Messages are short – perhaps a little longer than 140 characters though.

Your timeline view will show the posts of those you follow, sorted chronologically. The timeline will show 72 hours of messages; messages older than this disappear. The message expiry time exists since the system relies on the goodwill of its users, hosting message storage – I don’t want to eat your entire disk! Messages replicated to other peers also expire after 72 hours. Maybe more than 72 hours is needed – but there should be some finite expiry.

It’s likely that in building the timeline, there may be replicas that are not online or contactable. You may be viewing part of today’s timeline when these replicas come online, making yesterday’s messages available, so there will need to be some visual indication that there are some older posts from yesterday that you could now read.

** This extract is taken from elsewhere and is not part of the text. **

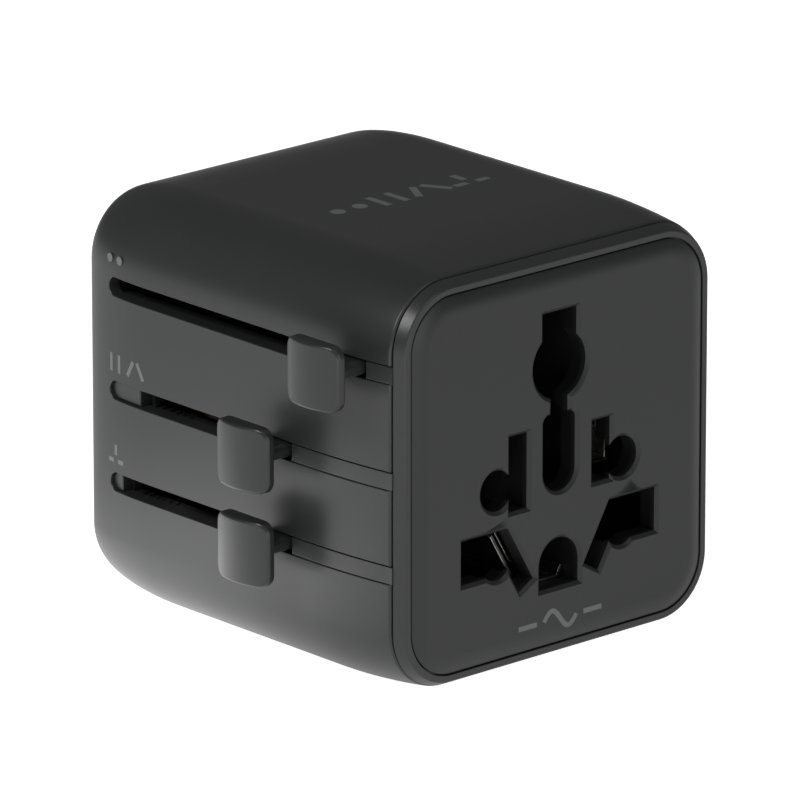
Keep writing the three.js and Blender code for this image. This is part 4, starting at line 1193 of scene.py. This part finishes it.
def build_floor(settings):
    """A white floor that glows, with a painted pool of stronger glow to the left of the object."""
    bm = bmesh.new()
    square = plain_rect(-FLOOR_HALF, FLOOR_HALF, -FLOOR_HALF, FLOOR_HALF)
    bm.faces.new([bm.verts.new((x, y, 0.0)) for x, y in square])
    floor = draft(bm, "floor")
    material = bpy.data.materials.new("pale_floor")
    material.use_nodes = True
    tree = material.node_tree
    shader = tree.nodes["Principled BSDF"]
    shader.inputs["Base Color"].default_value = (0.85, 0.85, 0.85, 1.0)
    shader.inputs["Roughness"].default_value = 0.8
    shader.inputs["Emission Strength"].default_value = 1.0
    seen = tree.nodes.new("ShaderNodeLightPath")
    coordinates = tree.nodes.new("ShaderNodeTexCoord")
    distance = tree.nodes.new("ShaderNodeVectorMath")
    distance.operation = "DISTANCE"
    distance.inputs[1].default_value = POOL_CENTRE
    tree.links.new(coordinates.outputs["Object"], distance.inputs[0])
    # painted pool of light: the floor's emission is stronger in a disc left of the object, so that patch of
    # floor glows like a lamp on the object
    pool = tree.nodes.new("ShaderNodeMapRange")
    pool.interpolation_type = "SMOOTHSTEP"
    pool.inputs["From Min"].default_value = settings.pool_radius
    pool.inputs["From Max"].default_value = 0.0
    pool.inputs["To Max"].default_value = settings.pool_glow
    tree.links.new(distance.outputs["Value"], pool.inputs["Value"])
    glow_with_painted_pool = arithmetic(tree, "ADD", pool.outputs["Result"], settings.floor_glow)
    glow = arithmetic(tree, "MAXIMUM", seen.outputs["Is Camera Ray"], glow_with_painted_pool)
    tree.links.new(glow, shader.inputs["Emission Color"])
    floor.data.materials.append(material)


def build_world(settings):
    """White to the camera, and a dimmer even light on the object."""
    world = bpy.data.worlds.new("studio")
    bpy.context.scene.world = world
    world.use_nodes = True
    tree = world.node_tree
    shown = tree.nodes.new("ShaderNodeLightPath")
    background = tree.nodes["Background"]
    background.inputs["Color"].default_value = (1.0, 1.0, 1.0, 1.0)
    span = arithmetic(tree, "MULTIPLY_ADD", shown.outputs["Is Camera Ray"], 1.0 - settings.sky_light)
    span.node.inputs[2].default_value = settings.sky_light
    tree.links.new(span, background.inputs["Strength"])


def build_camera(settings):
    """A long lens from the front left, a little above the object."""
    azimuth, elevation = settings.azimuth, settings.elevation
    right = Vector((math.cos(azimuth), math.sin(azimuth), 0.0))
    level = math.cos(elevation)
    back = Vector((math.sin(azimuth) * level, -math.cos(azimuth) * level, math.sin(elevation)))
    up = back.cross(right)
    data = bpy.data.cameras.new("camera")
    data.sensor_width = 36.0
    data.lens = settings.lens
    data.clip_start = 0.01
    data.clip_end = 20.0
    camera = bpy.data.objects.new("camera", data)
    camera.location = RING_CENTRE + right * CAMERA_ASIDE + up * CAMERA_ABOVE + back * settings.distance
    camera.rotation_mode = "QUATERNION"
    camera.rotation_quaternion = Matrix((right, up, back)).transposed().to_quaternion()
    bpy.context.scene.collection.objects.link(camera)
    bpy.context.scene.camera = camera


def build_lights(settings):
    """Four soft lights, placed from the middle of the object."""
    middle = (FRAME_BOX[0] + FRAME_BOX[1]) / 2
    rows = (
        ("high_left_light", (-0.4, 0.0, 0.35), 0.2, settings.left_power),
        ("front_light", (-0.05, -0.5, 0.06), 0.35, settings.front_power),
        ("low_front_light", (-0.16, -0.13, -0.016), 0.035, settings.rim_power),
        ("high_front_light", (0.0, -0.3, 0.5), 0.3, settings.overhead_power),
    )
    for name, offset, size, power in rows:
        area_light(name, middle + Vector(offset), middle, size, power)
    bpy.context.scene.view_settings.view_transform = "Standard"


# ------------------------------------------------------------------ settings


def length_property(name, description, default):
    """A length in metres."""
    return bpy.props.FloatProperty(
        name=name, description=description, default=default, min=0.0, unit="LENGTH", precision=5)


def colour_property(name, description, default):
    """A colour, in linear values."""
    return bpy.props.FloatVectorProperty(
        name=name, description=description, default=default, size=3, min=0.0, max=1.0, subtype="COLOR")


def number_property(name, description, default, unit="NONE"):
    """A positive number."""
    return bpy.props.FloatProperty(name=name, description=description, default=default, min=0.0, unit=unit)


def angle_property(name, description, degrees):
    """An angle, given in degrees and held in radians."""
    return bpy.props.FloatProperty(
        name=name, description=description, default=math.radians(degrees), subtype="ANGLE")


class AdapterCasing(bpy.types.PropertyGroup):
    """Edges and colours of the housing and its socket"""

    slot_edge: length_property("Slot edge", "Rounding of the side slots' edges", 0.00012)
    rim_round: length_property("Rim", "Rounding of the shell's front and rear rims", 0.0003)
    hole_edge: length_property("Hole edge", "Rounding of the openings' edges", 0.00007)
    chamfer_outside: length_property("Chamfer outside", "How far the chamfers widen the openings", 0.00016)
    chamfer_inside: length_property("Chamfer inside", "How far the chamfers narrow the openings", 0.0002)
    shell_colour: colour_property("Shell", "Colour of the shell and the ring", (0.029, 0.030, 0.0305))
    face_colour: colour_property("Face", "Colour of the plate and the rear closure", (0.017, 0.018, 0.018))
    inner_colour: colour_property("Inside", "Colour of the inner plastic pieces", (0.010, 0.010, 0.010))
    steel_colour: colour_property("Screws", "Colour of the screws", (0.35, 0.36, 0.37))


class AdapterKnobs(bpy.types.PropertyGroup):
    """Edges and colour of the thumb knobs"""

    edge_round: length_property("Edge", "Rounding of the thumb pads' edges", 0.00032)
    knob_colour: colour_property("Knob", "Colour of the knobs", (0.026, 0.027, 0.0275))


class AdapterPlugs(bpy.types.PropertyGroup):
    """Colours of the plug sets and what lies inside"""

    nickel_colour: colour_property("Pins", "Colour of the plated pins and contacts", (0.80, 0.79, 0.76))
    sleeve_colour: colour_property("Sleeves", "Colour of the insulating sleeves", (0.008, 0.008, 0.008))
    brass_colour: colour_property("Strips", "Colour of the rails, wipers and clips", (0.62, 0.45, 0.18))
    steel_colour: colour_property("Springs", "Colour of the latch springs", (0.45, 0.46, 0.47))
    ceramic_colour: colour_property("Fuse", "Colour of the fuse's body", (0.75, 0.73, 0.66))
    inner_colour: colour_property("Carriages", "Colour of the sliding blocks", (0.010, 0.010, 0.010))
    frame_colour: colour_property("Frame", "Colour of the inner frame", (0.029, 0.030, 0.0305))


class AdapterMarks(bpy.types.PropertyGroup):
    """The printed signs"""

    thickness: length_property("Thickness", "Thickness of the printed signs", 0.00002)
    colour: colour_property("Print", "Colour of the printed signs", (0.15, 0.155, 0.155))


class AdapterStage(bpy.types.PropertyGroup):
    """Camera, floor and lights"""

    azimuth: angle_property("Azimuth", "Camera's bearing round the object", -42.034)
    elevation: angle_property("Elevation", "Camera's height above the horizon", 17.597)
    distance: length_property("Distance", "From the ring's centre to the camera", 1.1468)
    lens: number_property("Lens", "Focal length in millimetres", 457.1, "CAMERA")
    floor_glow: number_property("Floor glow", "Light given off by the white floor", 0.48)
    # pool glow and pool radius set the painted pool of glow in the floor's emission
    pool_glow: number_property("Pool glow", "Extra light from the floor, left of the object", 1.7)
    pool_radius: length_property("Pool radius", "Reach of the floor's extra light", 0.052)
    sky_light: number_property("Sky", "Even light from all round", 0.13)
    left_power: number_property("High left light", "Power in watts", 1.1, "POWER")
    front_power: number_property("Front light", "Power in watts", 0.5, "POWER")
    rim_power: number_property("Low front light", "Power in watts", 0.02, "POWER")
    overhead_power: number_property("High front light", "Power in watts", 0.25, "POWER")


# ------------------------------------------------------------------ operators


class ADAPTER_OT_shell(bpy.types.Operator):
    """Build the housing's outer shell"""

    bl_idname = "adapter.shell"
    bl_label = "Shell"

    def execute(self, context):
        build_shell(context.scene.adapter_casing)
        return {"FINISHED"}


class ADAPTER_OT_collar(bpy.types.Operator):
    """Build the front ring and its slot tongues"""

    bl_idname = "adapter.collar"
    bl_label = "Front ring"

    def execute(self, context):
        build_collar(context.scene.adapter_casing)
        return {"FINISHED"}


class ADAPTER_OT_plate(bpy.types.Operator):
    """Build the socket plate with its openings"""

    bl_idname = "adapter.plate"
    bl_label = "Socket plate"

    def execute(self, context):
        build_socket_face(context.scene.adapter_casing)
        return {"FINISHED"}


class ADAPTER_OT_carrier(bpy.types.Operator):
    """Build the carrier behind the socket plate"""

    bl_idname = "adapter.carrier"
    bl_label = "Socket carrier"

    def execute(self, context):
        build_socket_carrier(context.scene.adapter_casing)
        return {"FINISHED"}


class ADAPTER_OT_rear(bpy.types.Operator):
    """Build the rear closure with its pin openings"""

    bl_idname = "adapter.rear"
    bl_label = "Rear closure"

    def execute(self, context):
        build_rear(context.scene.adapter_casing)
        return {"FINISHED"}


class ADAPTER_OT_screws(bpy.types.Operator):
    """Build the four screws of the rear closure"""

    bl_idname = "adapter.screws"
    bl_label = "Screws"

    def execute(self, context):
        build_screws(context.scene.adapter_casing)
        return {"FINISHED"}


class ADAPTER_OT_end_pads(bpy.types.Operator):
    """Build the pads at the rear ends of two slots"""

    bl_idname = "adapter.end_pads"
    bl_label = "Slot end pads"

    def execute(self, context):
        build_end_pads(context.scene.adapter_casing)
        return {"FINISHED"}


class ADAPTER_OT_ribs(bpy.types.Operator):
    """Build the catch ribs inside two of the slots"""

    bl_idname = "adapter.ribs"
    bl_label = "Catch ribs"

    def execute(self, context):
        build_ribs(context.scene.adapter_casing)
        return {"FINISHED"}


class ADAPTER_OT_knobs(bpy.types.Operator):
    """Build the three thumb knobs"""

    bl_idname = "adapter.knobs"
    bl_label = "Knobs"

    def execute(self, context):
        for word in PLUG_ROWS:
            build_knob(word, context.scene.adapter_knobs)
        return {"FINISHED"}


class ADAPTER_OT_round_pins(bpy.types.Operator):
    """Build the round pins and their sleeves"""

    bl_idname = "adapter.round_pins"
    bl_label = "Round pins"

    def execute(self, context):
        build_eu_pins(context.scene.adapter_plugs)
        return {"FINISHED"}


class ADAPTER_OT_blades(bpy.types.Operator):
    """Build the flat blades that turn"""

    bl_idname = "adapter.blades"
    bl_label = "Flat blades"

    def execute(self, context):
        build_us_blades(context.scene.adapter_plugs)
        return {"FINISHED"}


class ADAPTER_OT_softened(bpy.types.Operator):
    """Round the edges of the block pins, contacts and rails"""

    bl_idname = "adapter.softened"
    bl_label = "Block pins, contacts and rails"

    def execute(self, context):
        build_softened_copies(context.scene.adapter_plugs)
        return {"FINISHED"}


class ADAPTER_OT_springs(bpy.types.Operator):
    """Build the latch springs"""

    bl_idname = "adapter.springs"
    bl_label = "Latch springs"

    def execute(self, context):
        build_springs(context.scene.adapter_plugs)
        return {"FINISHED"}


class ADAPTER_OT_inner(bpy.types.Operator):
    """Give the pieces that keep their CAD shape their finishes"""

    bl_idname = "adapter.inner"
    bl_label = "Inner pieces"

    def execute(self, context):
        paint_inner_nodes(context.scene.adapter_plugs)
        return {"FINISHED"}


class ADAPTER_OT_marks(bpy.types.Operator):
    """Print the generic signs"""

    bl_idname = "adapter.marks"
    bl_label = "Signs"

    def execute(self, context):
        build_marks(context.scene.adapter_marks)
        return {"FINISHED"}


class ADAPTER_OT_stage(bpy.types.Operator):
    """Set up the floor, the lights and the camera"""

    bl_idname = "adapter.stage"
    bl_label = "Stage"

    def execute(self, context):
        settings = context.scene.adapter_stage
        build_floor(settings)
        build_world(settings)
        build_lights(settings)
        build_camera(settings)
        return {"FINISHED"}


OPERATORS = (
    ADAPTER_OT_stage, ADAPTER_OT_shell, ADAPTER_OT_collar, ADAPTER_OT_plate, ADAPTER_OT_carrier,
    ADAPTER_OT_rear, ADAPTER_OT_screws, ADAPTER_OT_end_pads, ADAPTER_OT_ribs, ADAPTER_OT_knobs,
    ADAPTER_OT_round_pins, ADAPTER_OT_blades, ADAPTER_OT_softened, ADAPTER_OT_springs,
    ADAPTER_OT_marks, ADAPTER_OT_inner,
)
SETTINGS = {
    "adapter_casing": AdapterCasing,
    "adapter_knobs": AdapterKnobs,
    "adapter_plugs": AdapterPlugs,
    "adapter_marks": AdapterMarks,
    "adapter_stage": AdapterStage,
}


class ADAPTER_PT_panel(bpy.types.Panel):
    """The adapter's settings and the operators that build it"""

    bl_idname = "ADAPTER_PT_panel"
    bl_label = "Travel adapter"
    bl_space_type = "VIEW_3D"
    bl_region_type = "UI"
    bl_category = "Adapter"

    def draw(self, context):
        for name, group in SETTINGS.items():
            column = self.layout.column(align=True)
            for field in group.__annotations__:
                column.prop(getattr(context.scene, name), field)
        for operator in OPERATORS:
            self.layout.operator(operator.bl_idname)


def register():
    """Registers every class and hangs the settings on the scene."""
    for group in (*SETTINGS.values(), *OPERATORS, ADAPTER_PT_panel):
        bpy.utils.register_class(group)
    for name, group in SETTINGS.items():
        setattr(bpy.types.Scene, name, bpy.props.PointerProperty(type=group))


def unregister():
    """Takes back what register() did."""
    for name in SETTINGS:
        delattr(bpy.types.Scene, name)
    for group in (ADAPTER_PT_panel, *reversed(OPERATORS), *reversed(SETTINGS.values())):
        bpy.utils.unregister_class(group)


def main():
    """Registers the add-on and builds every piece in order."""
    register()
    for operator in OPERATORS:
        getattr(bpy.ops.adapter, operator.bl_idname.split(".")[1])()


if __name__ == "__main__":
    main()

A selected message in your timeline can be replied to. Your client would show any replies to your messages.

How the network is built

When you post a message, it is quickly replicated to your replica set (if possible), to improve your messages’ availability to your followers. The size of your replica set is dependent on the number of followers you have: a celebrity may have thousands of followers or more – there needs to be many replicas available to serve their messages. For new users with few followers, fewer replicas are needed, but there will always be a small number.

Your timeline is built by your home node contacting one of the set of peers that replicate your friend’s messages. By contacting a replica of their messages, you will receive a read-only copy of them.

User information, and the graph of followers will be stored in the directory: a replicated set of highly-available, well-connected peers. The directory also records the set of peers that replicate your messages, and which peers are your home nodes.

Search will prove difficult; there may be a need to send all posts to an indexing service, again on a set of high-availability peers, from where search can be effected. This could also be used to provide a “firehose”.